Взгляд назад. Окутанный сажей локомотив исчез, выбрасывая пар струей. Люди выбирались из дверей и сносили набережную, словно возбужденные муравьи.
Меня догнали Ред-3 и Ред-2, а Ред-4 все еще увертывался от очень плотного зенитного огня, идущего потоком от трех платформ с зенитками. Своему отделению я отдал приказ выполнить широкий восходящий поворот и взять курс на второй поезд. О его прибытии, конечно, предупредили по радио. Он подошел к остановке, из него вертикально поднимался дым. Я покачал крыльями, не способный решиться. Нет смысла атаковать его, так как команды, должно быть, ожидают нас и готовы к действию.
— Алло, Талбот, не вступайте, парни, они осведомлены. Прорывайтесь на правый борт, один, восемь, ноль!
Боже! Ред-4 сошел с ума! — Талбот Ред-4, не атакуй! «Темнеет» все продолжал спускаться вниз, показывая на локомотив.
— Возвращайся. Брось дурить!
Зенитная артиллерия открыла огонь, и я увидел следы дыма, идущие от крыльев Ред-4, — он горел. Затем почти невероятной силы взрыв вдоль фюзеляжа. «Темпест» продолжал лететь. Он медленно летел почти на спине, не заметил одну из зенитных установок и врезался в нее. Я выругался и услышал взрыв. От разбросанных обломков сразу же поднялся неизбежный гриб густого черного дыма, образуемый горящим бензином.
— О'кей, Талбот, идем домой.
По пути мы атаковали еще три поезда.
Еще одна трагедия произошла, когда мы садились. Моему третьему номеру зенитная артиллерия пробила крыло, поэтому он садился первым. В сотне ярдов от аэродрома «анзон», исполнявший длинный плоский подход, вдруг появился под ним. Два летчика не могли видеть друг друга и машинально направились один к другому. Ред-3, очевидно, выключил свое радио, так как не слышал отчаянный вызов оператора взлетно-посадочной полосы. В последний момент «анзон» резко отклонился от курса, но было слишком поздно. Спутанные останки двух самолетов горели ярким пламенем напротив контрольного трейлера. Семь смертей. «Анзон» вез пятерых новых летчиков для укрепления авиазвена.
Вальтер Новотни
Вальтер Новотни умер. Наш враг, каким он был для нас в нормандском и германском небе, умер после ожогов в госпитале в Оснабрюке. Люфтваффе, чьим героем он был, ненадолго пережило его смерть, которая была, так сказать, поворотной точкой воздушной войны. Тем вечером в столовой его имя часто слетало с наших губ. Мы говорили о нем без ненависти и злобы. Каждый из нас вспоминал о нем с уважением, почти с любовью. Дело в том, что на этой войне имело место чувство профессиональной солидарности, объединявшее летчиков-истребителей воюющих сторон, — странное на первый взгляд чувство, которое было, однако, превыше всех трагедий и предрассудков. Война была ужасной бойней: разрушенные бомбами города, массовая резня в Орадоре, руины в Гамбурге. Мы сами испытывали отвращение, когда наши снаряды взрывали мирные деревенские улицы, кося огнем женщин и детей возле немецких танков, которые мы атаковали. По сравнению с военными действиями на земле, в грязи и крови, в оглушающем грохоте ползающих отвратительных танков, наши схватки в небе с Новотни и его «мессершмитами» были чем-то чистым.
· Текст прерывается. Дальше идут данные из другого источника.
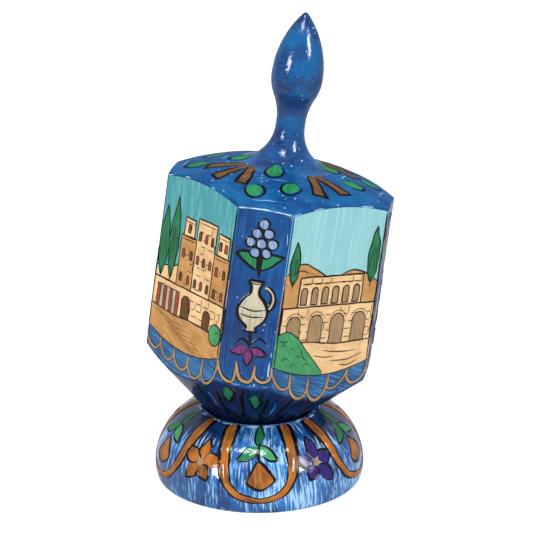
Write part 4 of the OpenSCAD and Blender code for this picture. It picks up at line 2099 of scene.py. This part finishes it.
@dataclass
class Studio:
    """The camera, the lamps, the pale floor and the white room."""

    elevation: float = math.radians(20.0)
    distance: float = 0.7794
    aim: Triple = (0.00286, 0.0, 0.0583)
    focal_pixels: float = 2941.0
    frame_pixels: float = 540.0
    sensor: float = 36.0
    clip: Pair = (0.05, 20.0)
    lamp_distance: float = 0.9
    room_light: float = 0.2
    room_colour: tuple[float, ...] = (0.92, 0.95, 1.0, 1.0)
    white: tuple[float, ...] = (1.0, 1.0, 1.0, 1.0)
    floor_half: float = 6.0
    floor_grey: float = 0.5
    floor_rough: float = 0.9
    floor_lift: float = 0.77
    lamps: tuple[Lamp, ...] = (
        Lamp("right_box", 51, 29, (0.10, 0.36), 4.7),
        Lamp("right_shine", 51, 29, (0.24, 0.36), 20.0, plain=False),
        Lamp("left_box", -48, 18, (0.10, 0.27), 3.4),
        Lamp("left_shine", -48, 18, (0.20, 0.27), 14.0, plain=False),
        Lamp("top_box", -16, 64, (0.30, 0.09), 5.2),
        Lamp("top_shine", -16, 64, (0.36, 0.12), 8.0, plain=False),
        Lamp("back_box", 168, 48, (0.50, 0.50), 2.4, shiny=False))

    def build(self) -> None:
        """Set up everything that isn't the object."""
        self.camera()
        self.floor()
        self.world()
        for lamp in self.lamps:
            lamp.build(self.aim, self.lamp_distance)
        bpy.context.scene.view_settings.view_transform = "Standard"

    def camera(self) -> None:
        """Place the camera at the photograph's viewing angle."""
        data = bpy.data.cameras.new("camera")
        data.sensor_width = self.sensor
        data.lens = self.sensor * self.focal_pixels / self.frame_pixels
        data.clip_start, data.clip_end = self.clip
        camera = bpy.data.objects.new("camera", data)
        set_down(camera, self.aim, 0.0, self.elevation, self.distance)
        bpy.context.scene.camera = camera

    def floor(self) -> None:
        """Lay a plain pale floor that shows white to the camera but keeps the object's shadow."""
        far = self.floor_half
        mesh = bpy.data.meshes.new("floor")
        mesh.from_pydata([(-far, -far, 0), (far, -far, 0), (far, far, 0), (-far, far, 0)], [], [(0, 1, 2, 3)])
        floor = bpy.data.objects.new("floor", mesh)
        bpy.context.scene.collection.objects.link(floor)
        made = bpy.data.materials.new("floor")
        nodes = Nodes(made)
        nodes.fill(nodes.shader(), {
            "Base Color": (self.floor_grey,) * 3 + (1.0,), "Roughness": self.floor_rough,
            "Specular IOR Level": 0.0, "Emission Color": self.white,
            "Emission Strength": nodes.sum("MULTIPLY", nodes.seen(), self.floor_lift)})
        mesh.materials.append(made)

    def world(self) -> None:
        """Light the room softly and show it white to the camera."""
        room = bpy.data.worlds.new("room")
        bpy.context.scene.world = room
        nodes = Nodes(room)
        nodes.tree.nodes.clear()
        soft = nodes.add("Background", {"Color": self.room_colour, "Strength": self.room_light})
        plain = nodes.add("Background", {"Color": self.white})
        mix = nodes.add("MixShader", {"Fac": nodes.seen(), 1: soft.outputs["Background"],
                                      2: plain.outputs["Background"]})
        nodes.add("OutputWorld", {"Surface": mix.outputs["Shader"]})


def main() -> None:
    """Build the studio, the stand and the dreidel."""
    logging.basicConfig(level=logging.INFO, format="%(name)s: %(message)s")
    for part in (Studio(), StandPiece(), DreidelPiece()):
        part.build()
        LOG.info("%s is built", type(part).__name__)


if __name__ == "__main__":
    main()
Воздушный бой в небе… Это серебряные мошки танцуют в грациозной арабеске, это прозрачный узор молочных инверсионных следов — самолеты скользят в безграничном небе. Мы, конечно, участвовали и в менее благородных сражениях — например, та бомбежка самолетов в предрассветной мгле зимнего утра, когда пытаешься не думать о пронзительном вопле ужаса, не видеть наших снарядов, уничтожающих леса, разлетающиеся на осколки окна, машинистов, корчащихся в горячих струях пара, несчастные человеческие существа, пойманные в капканы пассажирских вагонов, охваченные паникой от рева наших двигателей и рявканья зенитной артиллерии. Нам приходилось делать нечеловеческую, аморальную работу, так как мы были солдатами, а война есть война. Но мы смогли подняться над всем этим, отдавая честь смелому врагу, который умер, говоря, что Новотии был одним из нас, частью нашего мира, и в нашем чувстве не было идеологий и границ. Это чувство товарищества не имело ничего общего с патриотизмом, демократией, нацизмом или человеколюбием. Тем вечером, когда мы думали о смерти Новотни, мы чувствовали это инстинктивно, а что касается тех, кто пожимал плечами, они просто не могли этого понять — они не были летчиками-истребителями. Разговор прекратился, кружки пива были пусты, радио молчало, так как было уже за полночь. Брюс Коул, который не был ни летчиком, ни философом, сказал такие слова: «Кто бы ни был тот первый, кто посмел нарисовать на крыле самолета опознавательные знаки, он свинья!»